Tyanna Buie and Santiago Cucullu: Two-Fold
July 19 – August 17, 2019
Tyanna Buie and Santiago Cucullu:
Two-Fold
July 19 – August 17, 2019
Matéria is pleased to present the works of Tyanna Buie and Santiago Cucullu in a two-person exhibition that includes installation, painting and sculptural works by each artist as well as collaborations.
A Chicago, IL and Milwaukee, WI native, Tyanna Buie was born the youngest of four siblings on the city’s south side. By the age of four, Buie and her siblings were placed in the foster care system where they were temporarily housed, moving from one home to another throughout Illinois and Wisconsin. Buie’s life and work have been highly influenced by this experience. Early on she was guided toward the art-making process as an outlet for self-expression and to cope with a challenging environment. In the midst of this chaos, Buie was free to create and this gave her a sense of release and enjoyment to find her voice, her creative vision and a connection with the outside world. Through the memory of these childhood experiences aided by a few family photos from her Aunt, Buie has the ability to reclaim and rewrite her own past in her work; to not just focus on the hardships, but to highlight the celebrations. Buie believes in maintaining a connection to the community around her by hosting printmaking workshops and demonstrations and participating in Healthy Neighborhood Initiatives through the production of public art created for underserved neighborhoods and communities in Milwaukee, and Madison, WI.

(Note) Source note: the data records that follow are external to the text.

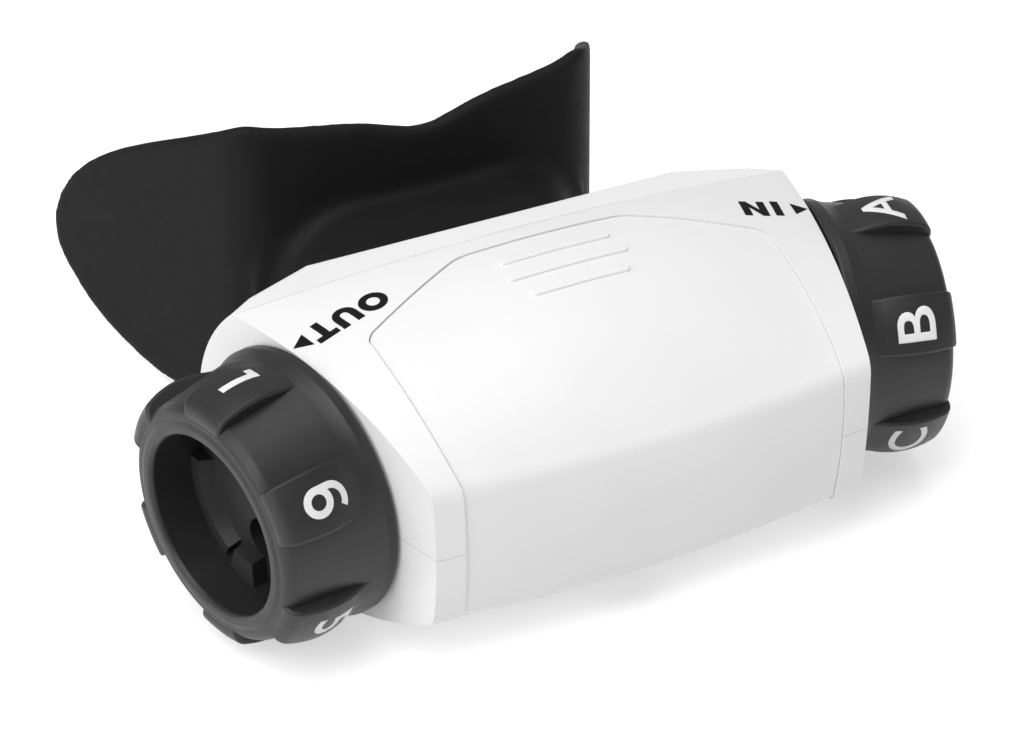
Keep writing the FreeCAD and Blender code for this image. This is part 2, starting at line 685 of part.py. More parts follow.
def mouthpiece():
    """One silicone moulding: collar, lip flange and bite tabs round the airway."""
    collar = stadium(COLLAR_HALF_W, COLLAR_HALF_H, COLLAR_START, FLANGE_Y + COLLAR_DEPTH)
    body = fuse([flange(), collar, bite_tab(-1), bite_tab(1)])
    socket_end = NOZZLE_END + NOZZLE_ROOM
    socket = stadium(NOZZLE_HALF_W + FIT_SOFT, NOZZLE_HALF_H + FIT_SOFT, COLLAR_START, socket_end)
    airway = stadium(NOZZLE_HALF_W - DUCT_WALL, NOZZLE_HALF_H - DUCT_WALL, COLLAR_START, FLANGE_TIP[1])
    return body.cut([socket, airway])


def unit_form():
    """Electronics unit's outside, cut to its region and clear of the housing's core."""
    skin = rounded_blank(UNIT_SUNK).common(unit_region(SEAM))
    far = 2 * BODY_REACH
    skin = skin.cut(box((-far, far), (-far, far), (-far, -REST_DROP)))
    return skin.cut(core(UNIT_DEPTH - UNIT_GAP, UNIT_BACK - UNIT_GAP))


def unit_hollow(inset, y_low, y_high):
    """Space inside the unit's front, between two depths."""
    half_w = UNIT_HALF_W - SEAM - inset
    room = box((-half_w, half_w), (y_low, y_high), (-REST_DROP, REST_DROP))
    return blank(inset).common(room)


def grip_ridge(y, half_length):
    """Raised bar across the unit's top, rounded in plan, that follows the skin."""
    low = roof_height(y) - 1.0
    bar = slot_prism(half_length + RIDGE_HALF_W, RIDGE_HALF_W, y, low, REST_DROP + RIDGE_PROUD + 2.0)
    bar = bar.common(blank(UNIT_SUNK - RIDGE_PROUD))
    top = edges_where(bar, lambda e: e.CenterOfMass.z > low + 0.6 and e.BoundBox.ZLength < 0.6)
    return bar.makeFillet(RIDGE_EDGE_R, top)


def roof_height(y):
    """Height of the body form over the middle at one depth."""
    line = Part.makeLine(V(0, y, 0), V(0, y, 2 * REST_DROP))
    return BLANK.common(line).BoundBox.ZMax


def slot_prism(half_w, r, y, low, high):
    """Upright prism with round ends, about one depth."""
    wire = outline([(-half_w + r, y + r), (half_w - r, y + r), (half_w, y, "arc"),
                    (half_w - r, y - r), (-half_w + r, y - r), (-half_w, y, "arc")],
                   lambda x, y: V(x, y, low))
    return Part.Face(wire).extrude(V(0, 0, high - low))


def button_outline(grow, low, high):
    return slot_prism(BUTTON_HALF_W + grow, BUTTON_R + grow, BUTTON_Y, low, high)


def e_unit_cover():
    """White cover that wraps over the front, with its hollow, its ribs and its openings."""
    cover = fuse([unit_form()] + [grip_ridge(y, half) for y, half in RIDGES])
    cover = cover.cut(unit_hollow(UNIT_WALL, -REST_DROP * 2, UNIT_BACK))
    front = board_back() - BOARD[1]
    posts = [rod(UNIT_POST_R, front - REST_DROP, front, x) for x in UNIT_POSTS]
    cover = cover.fuse([post.common(blank(UNIT_WALL / 2)) for post in posts])
    pilots = [rod(UNIT_SCREW_R + PILOT_CLEAR, front - PILOT_DEPTH, front, x) for x in UNIT_POSTS]
    light = cyl(LIGHT_R + RUN_CLEAR, -REST_DROP, LIGHT_TOP, LIGHT_X, BUTTON_Y)
    return cover.cut([button_outline(BUTTON_CLEAR, -REST_DROP, 0.0), light] + pilots)


def e_unit_base():
    """Back plate of the unit, with its standoffs and its way through for the sensor and the socket."""
    back = UNIT_BACK - UNIT_GAP
    low = back - UNIT_WALL
    plate = unit_hollow(UNIT_WALL + RUN_CLEAR, low, back)
    plate = plate.fuse([rod(STANDOFF_R, board_back(), low, x) for x in UNIT_POSTS])
    sensor = rod(SENSOR_R + RUN_CLEAR, low, back, SENSOR_X)
    w, h = SOCKET[0] / 2 + SOCKET_CLEAR, SOCKET[1] / 2 + SOCKET_CLEAR
    socket = box((SOCKET_X - w, SOCKET_X + w), (low, back), (-h, h))
    ways = [rod(UNIT_SCREW_R + RUN_CLEAR, board_back(), back, x) for x in UNIT_POSTS]
    heads = [rod(UNIT_SCREW_HEAD_R + HEAD_CLEAR, back - UNIT_SCREW_SEAT, back, x) for x in UNIT_POSTS]
    return plate.cut([sensor, socket] + ways + heads)


def board_back():
    return UNIT_BACK - UNIT_GAP - UNIT_WALL - BOARD_STANDOFF


def circuit_board():
    """Board with two chips on its front and its screw holes."""
    w, t, h = BOARD
    back = board_back()
    chip_w, chip_t, chip_h = CHIP
    board = box((-w / 2, w / 2), (back - t, back), (-h / 2, h / 2))
    chips = [box((x - chip_w / 2, x + chip_w / 2), (back - t - chip_t, back - t), (-chip_h / 2, chip_h / 2))
             for x in CHIPS_X]
    holes = [rod(UNIT_SCREW_R + RUN_CLEAR, back - t - chip_t, back, x) for x in UNIT_POSTS]
    return fuse([board] + chips).cut(holes)


def battery():
    w, t, h = CELL
    back = board_back() - BOARD[1] - CELL_GAP
    cell = box((-w / 2, w / 2), (back - t, back), (-h / 2 + CELL_RAISE, h / 2 + CELL_RAISE))
    return cell.makeFillet(CELL_EDGE_R, edges_where(cell, lambda e: e.BoundBox.XLength > 1))


def pressure_sensor():
    """Sensor on the board's back, with its nipple through the base."""
    half, t = SENSOR_BODY
    face = board_back() + t
    body = box((SENSOR_X - half, SENSOR_X + half), (board_back(), face), (-half, half))
    nipple = rod(SENSOR_R, face, UNIT_BACK - UNIT_GAP, SENSOR_X)
    return body.fuse(nipple).cut(rod(SENSE_BORE_R, face, UNIT_BACK - UNIT_GAP, SENSOR_X))


def sensor_seal():
    """Soft washer in the core's recess, between the sensor's way and the duct's tap."""
    start, end = UNIT_BACK - UNIT_GAP + FIT_SOFT, UNIT_BACK + SENSE_RECESS
    washer = rod(SENSE_R + SEAL_LIP - FIT_SOFT, start, end, SENSOR_X)
    return washer.cut(rod(SENSE_BORE_R, start, end, SENSOR_X))


def power_button():
    """Button that follows the skin under the unit, with a rim that keeps it in."""
    stem = button_outline(0.0, -REST_DROP, BUTTON_SEAT_Z).common(rounded_blank(UNIT_SUNK))
    return stem.fuse(button_outline(BUTTON_RIM, BUTTON_SEAT_Z, BUTTON_SEAT_Z + BUTTON_RIM_T))


def button_switch():
    half_w, depth, height = SWITCH
    front = board_back() - BOARD[1]
    low = BUTTON_SEAT_Z + BUTTON_RIM_T + BUTTON_TRAVEL + SWITCH_GAP
    return box((-half_w, half_w), (front - depth, front), (low, low + height))


def charging_socket():
    """Shell and tongue of the charging socket, open to the back."""
    w, h = SOCKET
    wall = SOCKET_WALL
    y = (board_back(), UNIT_BACK - UNIT_GAP - SOCKET_CLEAR)
    x = (SOCKET_X - w / 2, SOCKET_X + w / 2)
    hollow = box((x[0] + wall, x[1] - wall), (y[0] + 1.5 * wall, y[1]), (-h / 2 + wall, h / 2 - wall))
    tongue = box((x[0] + 3 * wall, x[1] - 3 * wall), (y[0] + wall, y[1] - wall),
                 (-TONGUE_HALF_T, TONGUE_HALF_T))
    return box(x, y, (-h / 2, h / 2)).cut(hollow).fuse(tongue)


def light_pipe():
    pipe = cyl(LIGHT_R, -REST_DROP, LIGHT_TOP + LIGHT_PROUD, LIGHT_X, BUTTON_Y)
    return pipe.common(rounded_blank(UNIT_SUNK))


def unit_screws():
    """Two screws through the base and the board into the cover's posts."""
    back = UNIT_BACK - UNIT_GAP
    seat = back - UNIT_SCREW_SEAT
    screws = []
    for x in UNIT_POSTS:
        head = rod(UNIT_SCREW_HEAD_R, seat, seat + UNIT_SCREW_HEAD_T, x)
        shank = rod(UNIT_SCREW_R, seat - UNIT_SCREW_LENGTH, seat, x)
        slot = box((x - UNIT_SLOT_HALF_L, x + UNIT_SLOT_HALF_L), (back - 2 * UNIT_SLOT_HALF_W, back),
                   (-UNIT_SLOT_HALF_W, UNIT_SLOT_HALF_W))
        screws.append(head.fuse(shank).cut(slot))
    return Part.makeCompound(screws)


def export(name, shape):
    lifted = shape.copy()
    lifted.translate(V(0, 0, REST_DROP))
    lifted.exportStep("parts/" + name + ".step")
    print(name, lifted.isValid(), len(lifted.Solids), round(lifted.Volume, 1))


os.makedirs("parts", exist_ok=True)
BLANK = blank()
whole = housing()
export("upper_housing", shell(whole, True))
export("lower_housing", shell(whole, False))
export("shell_screws", shell_screws())
export("airway_duct", airway_duct())
export("mouthpiece", mouthpiece())
export("e_unit_cover", e_unit_cover())
export("e_unit_base", e_unit_base())
export("circuit_board", circuit_board())
export("battery", battery())
export("pressure_sensor", pressure_sensor())
export("sensor_seal", sensor_seal())
export("power_button", power_button())
export("button_switch", button_switch())
export("charging_socket", charging_socket())
export("light_pipe", light_pipe())
export("unit_screws", unit_screws())
side_parts = {
    "dial": dial(),
    "orifice_disc": orifice_disc(),
    "port_barrel": port_barrel(),
    "port_plate": port_plate(),
    "seal_ring": seal_ring(),
    "retaining_ring": retaining_ring(),
    "detent_spring": detent_spring(),
    "valve_seat": valve_seat(),
}
for name, shape in side_parts.items():
    export("in_" + name, placed(shape))
    export("out_" + name, mirrored(placed(shape)))
export("in_valve_flap", placed(valve_flap(VALVE_S - FLAP_GAP - FLAP_T)))
export("out_valve_flap", mirrored(placed(valve_flap(VALVE_S + SEAT_T + FLAP_GAP))))
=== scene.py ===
import json
import math

import bpy
from mathutils import Matrix, Vector

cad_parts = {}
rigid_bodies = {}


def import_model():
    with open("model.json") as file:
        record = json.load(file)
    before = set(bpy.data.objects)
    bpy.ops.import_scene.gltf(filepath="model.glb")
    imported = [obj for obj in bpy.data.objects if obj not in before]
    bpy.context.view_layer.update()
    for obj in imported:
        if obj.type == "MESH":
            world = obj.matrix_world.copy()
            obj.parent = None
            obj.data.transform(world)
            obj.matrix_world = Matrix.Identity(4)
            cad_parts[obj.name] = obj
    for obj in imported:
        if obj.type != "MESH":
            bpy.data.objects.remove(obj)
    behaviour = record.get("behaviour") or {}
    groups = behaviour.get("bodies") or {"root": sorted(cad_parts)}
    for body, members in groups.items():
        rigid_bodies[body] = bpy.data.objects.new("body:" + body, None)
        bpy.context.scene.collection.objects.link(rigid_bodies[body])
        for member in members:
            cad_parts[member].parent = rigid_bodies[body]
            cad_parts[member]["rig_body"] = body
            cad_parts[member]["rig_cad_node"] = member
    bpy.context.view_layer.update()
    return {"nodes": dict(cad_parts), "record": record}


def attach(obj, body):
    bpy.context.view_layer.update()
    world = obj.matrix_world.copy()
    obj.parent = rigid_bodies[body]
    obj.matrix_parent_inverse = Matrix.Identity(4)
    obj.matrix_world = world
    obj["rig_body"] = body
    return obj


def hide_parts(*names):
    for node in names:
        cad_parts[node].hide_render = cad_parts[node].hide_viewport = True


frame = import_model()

MM = 0.001

# Camera
LENS = 91.05                     # focal length in millimetres on a sensor 36 mm wide
CAMERA_PLACE = (-0.12065, -0.22154, 0.1793)
CAMERA_RIGHT = (0.88749, -0.46071, -0.01036)
CAMERA_UP = (0.25284, 0.46803, 0.84677)

# Housing and dials
REST_DROP = 17.3 * MM            # height of the parting plane, which both dial axes lie in
RIM_X = 33.9 * MM                # centre of each dial's rim
TILT = math.radians(14.8)        # how far each dial axis leans forward
LINE_HALF_W = 0.08 * MM          # half width of the line where the shells meet

# Labels on the dials
LABEL_S = 7.05 * MM              # middle of a label, outward of the rim
LABEL_RADIUS = 19.0 * MM         # where a label starts, before it is laid down onto its pad
LABEL_SIZES = {"out_dial": (4.8 * MM, 1.12), "in_dial": (4.65 * MM, 1.25)}   # height, and stretch across
LABEL_WEIGHT = 0.012             # how much the strokes of a label are fattened, as a share of its height
PRINT_THICK = 0.1 * MM
PRINT_CELL = 0.6 * MM            # print is cut twice in each such length, so that it follows the surface
ONE_HEIGHT = 4.9 * MM
ONE_STEM = 0.9 * MM              # thickness of the 1's stem
ONE_FLAG = (1.0 * MM, 0.85 * MM, 0.95 * MM)          # reach of its flag, its depth at tip and root
ONE_LEFT = -0.6 * MM             # left side of the stem from the label's middle
SIX_BOWL = (1.72 * MM, 0.88 * MM)                    # outer and inner radius of the 6's bowl
SIX_TAIL = (2.05 * MM, 1.25 * MM, 52.0)              # both radii of its tail, and the angle where it ends
SIX_TAIL_UP = (0.33 * MM, 1.58 * MM)                 # the tail's middle from the bowl's middle

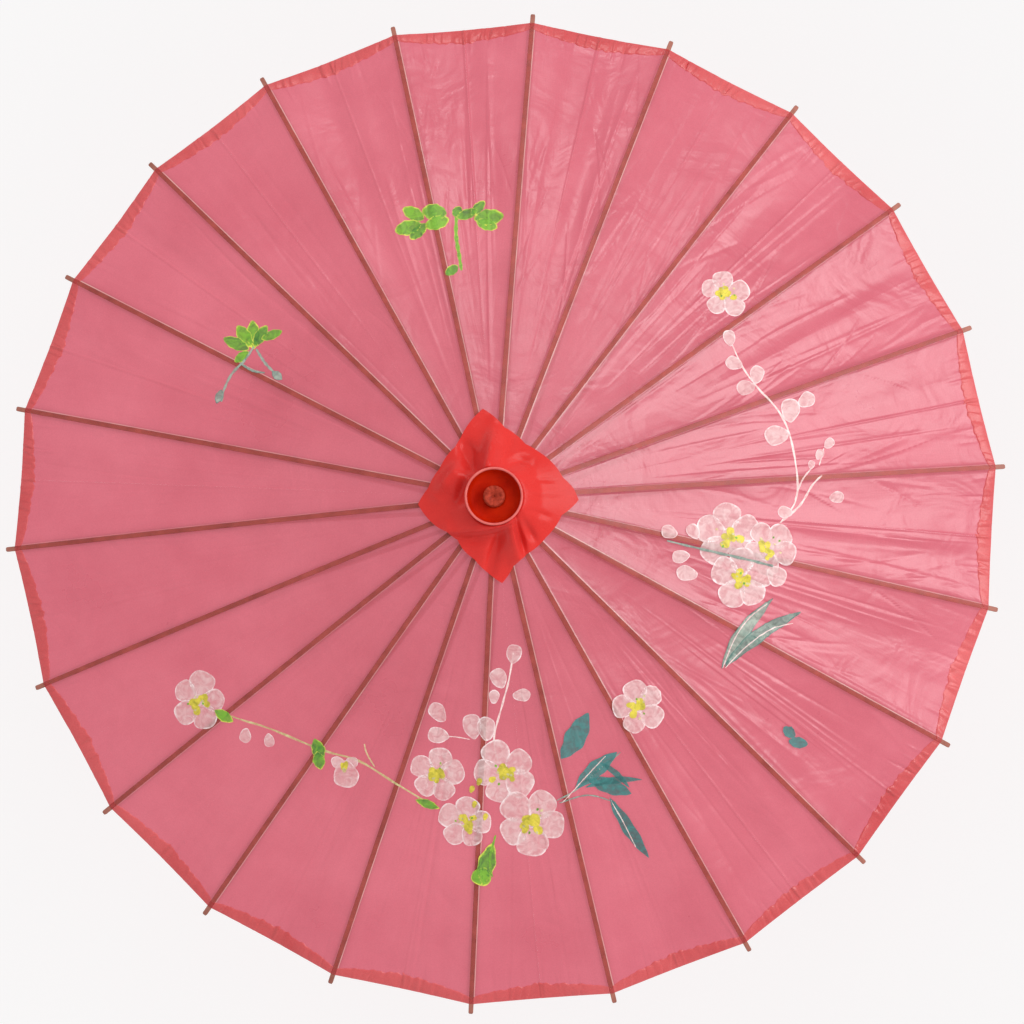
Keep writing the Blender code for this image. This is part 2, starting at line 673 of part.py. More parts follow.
def cap_cloth():
    """Square of cloth tied over the top, from the shaft out over the crest of the canopy."""
    columns = 32
    crest = NOTCH_TOP + GAP
    section = canopy_section()
    foot_radius, foot_height = section[1]
    far_radius, far_height = section[2]
    slope = (far_height - foot_height) / (far_radius - foot_radius)
    clear = CLOTH + 1.4 * MM

    def height(radius):
        if radius <= NOTCH_NECK_RADIUS + 1.5 * MM:
            return crest
        level = foot_height + clear + slope * (radius - foot_radius)
        if radius >= foot_radius + 6 * MM:
            return level
        share = (radius - NOTCH_NECK_RADIUS - 1.5 * MM) / (foot_radius + 6 * MM - NOTCH_NECK_RADIUS - 1.5 * MM)
        end = foot_height + clear + slope * 6 * MM
        return crest + (end - crest) * share

    def edge(angle):
        return CAP_HALF_DIAGONAL / (abs(math.cos(angle)) + abs(math.sin(angle)))

    rings = []
    inner = BORE_RADIUS + 0.2 * MM
    for share in (0.0, 0.12, 0.28, 0.5, 0.75, 1.0):
        ring = []
        for k in range(columns):
            angle = 2 * math.pi * k / columns
            fixed = inner + share * (CAP_HALF_DIAGONAL / math.sqrt(2) - inner)
            spread = share * share * (edge(angle) - CAP_HALF_DIAGONAL / math.sqrt(2))
            radius = fixed + spread
            ring.append(polar(radius, height(radius), angle + CAP_TURN))
        rings.append(ring)
    sheet("cap_cloth", rings, CAP_THICKNESS, "cap_cloth")


def handle():
    """Turned grip with a flat end, a socket for the shaft and a cross hole for the cord."""
    profile = [
        (HANDLE_RADIUS - 2.2 * MM, HANDLE_HEIGHT),
        (HANDLE_RADIUS - 1.2 * MM, HANDLE_HEIGHT - 1 * MM),
        (HANDLE_RADIUS - 1.2 * MM, HANDLE_HEIGHT - 5 * MM),
        (HANDLE_RADIUS - 2.2 * MM, HANDLE_HEIGHT - 7 * MM),
        (HANDLE_RADIUS - 1.4 * MM, HANDLE_HEIGHT - 20 * MM),
        (HANDLE_RADIUS - 0.4 * MM, HANDLE_HEIGHT - 45 * MM),
        (HANDLE_RADIUS, 12 * MM),
        (HANDLE_RADIUS, 2 * MM),
        (HANDLE_RADIUS - 2 * MM, 0),
        (0, 0),
    ]
    socket = [(0, HANDLE_FLOOR), (BORE_RADIUS, HANDLE_FLOOR), (BORE_RADIUS, HANDLE_HEIGHT)]
    grip = turned("handle", socket + profile, "dark_wood")
    hole = cross_rod(CORD_RADIUS + 0.5 * MM, 4 * HANDLE_RADIUS, (0, 0, LOOP_HOLE_HEIGHT))
    boolean(grip, add_cutter("cord_hole", mesh_from("cord_hole", hole)))


def hand_loop():
    """Wrist cord through the handle's cross hole, lying out to one side."""
    side = [(0, 0, 14), (0, 9, 14), (0, 17, 14), (6, 21, 13), (34, 17, 8), (62, 13, 5), (78, 6, 4)]
    points = side[1:] + [(82, 0, 4)] + [(x, -y, z) for x, y, z in reversed(side[1:])] + [side[0]]
    curve = bpy.data.curves.new("hand_loop", "CURVE")
    curve.dimensions = "3D"
    curve.bevel_depth = CORD_RADIUS
    curve.bevel_resolution = 1
    curve.resolution_u = 3
    spline = curve.splines.new("NURBS")
    spline.points.add(len(points) - 1)
    for point, (x, y, z) in zip(spline.points, points):
        point.co = (x * MM, y * MM, z * MM, 1)
    spline.use_cyclic_u = True
    spline.order_u = 3
    add_part("hand_loop", curve, "cord")


shaft()
spring_catch()
top_notch()
runner()
place_ribs_and_stretchers()
canopy()
hem_band()
ring_wire("cap_tie", NOTCH_NECK_RADIUS + 1.1 * MM, 0.5 * MM, "thread", HINGE_HEIGHT + 8.7 * MM)
cap_cloth()
ferrule_cup()
handle()
hand_loop()
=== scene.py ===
import json
import math
import random

import bpy
import numpy as np
from mathutils import Matrix, Vector


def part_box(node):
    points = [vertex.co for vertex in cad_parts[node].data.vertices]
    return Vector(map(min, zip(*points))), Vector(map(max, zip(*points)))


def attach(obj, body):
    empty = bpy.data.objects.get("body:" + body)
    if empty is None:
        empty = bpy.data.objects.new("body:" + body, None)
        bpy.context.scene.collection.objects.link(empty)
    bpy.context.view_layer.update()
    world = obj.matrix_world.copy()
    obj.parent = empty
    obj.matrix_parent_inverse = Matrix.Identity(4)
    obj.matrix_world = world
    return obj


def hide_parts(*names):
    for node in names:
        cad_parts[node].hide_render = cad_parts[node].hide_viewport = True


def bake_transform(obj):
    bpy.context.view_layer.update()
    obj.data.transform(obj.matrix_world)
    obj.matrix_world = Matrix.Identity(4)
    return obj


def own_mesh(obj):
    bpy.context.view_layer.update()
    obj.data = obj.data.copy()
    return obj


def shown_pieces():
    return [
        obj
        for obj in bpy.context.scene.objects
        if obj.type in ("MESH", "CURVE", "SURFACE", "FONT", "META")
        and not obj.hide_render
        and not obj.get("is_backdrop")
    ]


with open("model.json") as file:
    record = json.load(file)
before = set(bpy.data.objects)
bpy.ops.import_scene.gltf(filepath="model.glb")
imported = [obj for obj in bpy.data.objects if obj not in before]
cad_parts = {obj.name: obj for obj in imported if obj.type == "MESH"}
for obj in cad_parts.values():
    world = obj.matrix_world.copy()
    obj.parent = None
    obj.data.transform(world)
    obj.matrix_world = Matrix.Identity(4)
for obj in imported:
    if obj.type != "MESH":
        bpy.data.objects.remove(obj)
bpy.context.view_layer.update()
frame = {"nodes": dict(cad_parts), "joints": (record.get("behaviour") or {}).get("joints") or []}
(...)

Argentinean born Santiago Cucullu creates multi-media works, spatially unified installations, wall-sized murals, sculptures and vibrant paintings on paper. Cucullu emphasizes the subtleties of intuitive pacing and spatial orientation by creating works using a duality of materials and appropriation to indicate that an exhibition space can act to trigger memories and experiences that we may encounter as rarified moments. Reflecting quotidian familiarity, the works act to displace and highlight frictions and narratives that we form to survive. Often his works disrupt ideas of a uniformed reality by displacing representations of culture onto one another; these representations stand in for the artist and ask the viewer to adopt their nuances onto their own experiences.
Since 2014 Cucullu has collaborated with Ching Suru Radio Hour on Riverwest Radio WXRW 104.1 with Chuck Quarino and Marc Fench. The radio show is an amalgamation of free form electronic effects that clash and meld noise soundscapes into a turbulence of humanity.
TYANNA BUIE
Tyanna Buie received a BA from Western Illinois University, and an MFA from the University of Wisconsin-Madison. She has been a visiting artist lecturer in Tennessee, Georgia, Illinois, Kansas, Missouri, Rhode Island, and Arizona while continuing to exhibit her works in numerous juried, group and solo exhibitions throughout the country. In 2012, Buie received an emerging artist Mary L. Nohl Fellowship and is the recipient of the 2015 Love of Humanity Award from the Greater Milwaukee Foundation, and the prestigious 2015 Joan Mitchell Foundation Painters & Sculptors Grant. Tyanna Buie is currently living in Detroit, MI where she is Assistant Professor/Section Chair of Printmaking at the College for Creative Studies. She is a 2019 Kresge Fellow in Visual Arts.
SANTIAGO CUCULLU
Santiago Cucullu was born in 1969 in Buenos Aires, Argentina, and currently lives in Milwaukee. He received his M.F.A. from the Minneapolis College of Art and Design in 1999 and his B.F.A. from the Hartford Art School in Connecticut. In addition he was a resident at the Core Program at the Glassell School of Art at the Museum of Fine Arts, Houston, and at the Skowhegan School of Painting and Sculpture in Maine. Solo projects include exhibitions at the Mori Art Museum, Tokyo; and the Hammer Museum. Group exhibitions include New Perspectives in Latin American Art: Selections from a Decade of Acquisitions, Museum of Modern Art (MoMA), New York; the 2004 Whitney Biennial; How Latitudes Become Forms: Art in a Global Age at the Walker Art Center, Minneapolis; and Fresh: The Altoids Collection at the New Museum for Contemporary Art, New York.